ESP = ON, so simple. Is that a T-SQL cpmmand or do I run it in the .Net interface? Do I need to install the RUM upgrade to the system for it to work? Which Windows patch is that in?
 
Don't worry SQLSister, My IT guys will provide a user interface to shield you from all those details by 10 o'clock Monday morning.

Good Luck
--------------
As a circle of light increases so does the circumference of darkness around it. - Albert Einstein
 
i've gotten myself a book to help myself deal with such a beast :"The career Programmer:guerilla tactics for an imperfect world" by Christophen Duncan.

The book deals exactly with all those things, including scope creep and other things to make the IT boys cry like little children deep in the night as they have had another of their rarissim dates being crushed by the marketing exec with the big mouth and a willingness to do anything to get the sale and now ( bla bla bla bla bla bla bla imagine the rest).

In short, it's the book for you. Already in chapter 2, and even if the book was intended for programmers, i am reading it religiously like a muslim would read the koran.

Chapter 4 and already i'm a convert. There was a review on slashdot too.



_____________________________
when someone asks for your username and password, and much *clickely clickely* is happening in the background, know enough that you should be worried.
 
I think it's all because many companies see themselves as strictly "Sales and Marketing". IT, Manufacturing, etc--those are all commodities. They can, and often are, outsourced.

The Company's "Job 1" is not the product, the quality, etc,--but Sales and Marketing. Period. If Marketing says it has to be ready tomorrow--then that takes precedence over anything else. Those other things--like the actual product and it's quality--are secondary.

Take WalMart, for example. A shirt is a shirt as far as they're concerned. If Supplier A is delivering 5000 shirts a week, then in a moments notice Walmart wants them to deliver 50,000 by the next day--it's Supplier A's fault if they can't do it. Regardless of the fact that it's next to impossible to have a company geared to make 5000 shirts a week all of a sudden come up with 10 times that much in a day.

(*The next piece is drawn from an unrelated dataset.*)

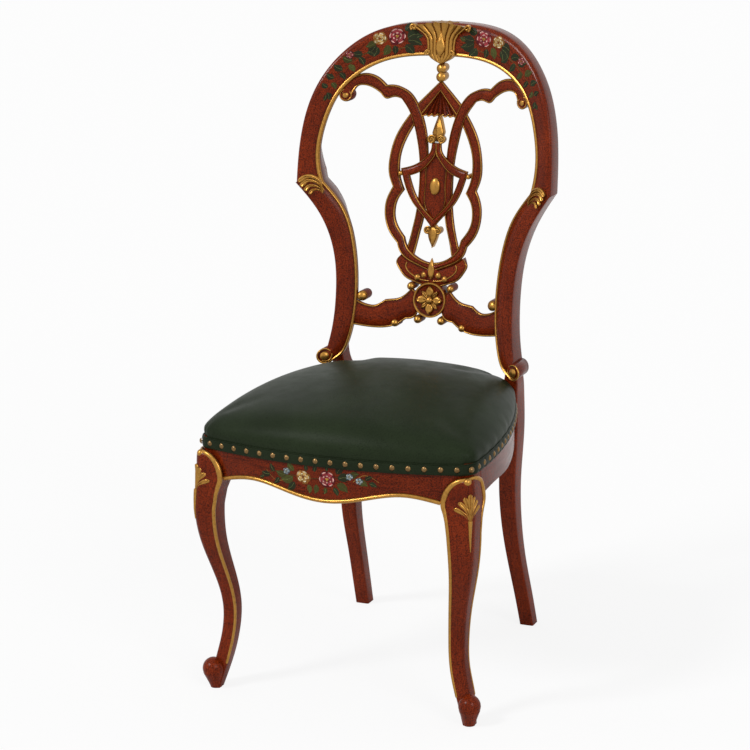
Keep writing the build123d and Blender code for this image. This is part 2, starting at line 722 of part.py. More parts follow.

Many companies as we too painfully know--Walmart a good example--somehow survive on that mentality.
--jsteph
 
ooo....kkkkk.......
*shuffles away from clarkin*
...
*breaks down and ROTGLMAO*


_____________________________
when someone asks for your username and password, and much *clickely clickely* is happening in the background, know enough that you should be worried.
 
How many IT people out their are EXPECTED to do their jobs by getting the client drunk and letting him win at golf while on company time? Zero percent hopefully. Ask the average marketing person and the amount may surprise you.
 
Ok this is a great thread, maybe we could come up with
a formula that cpa's, marketing, mba's, and IT could agree
with.

perfect_product_release_date = {[desire*(price/cost) + motivation - talent/tools*(sleepless_overtime)] * [bugfixes + late_requirements_issued + oops]} * testing_days

*remove varibles at the detriment of perfect_product.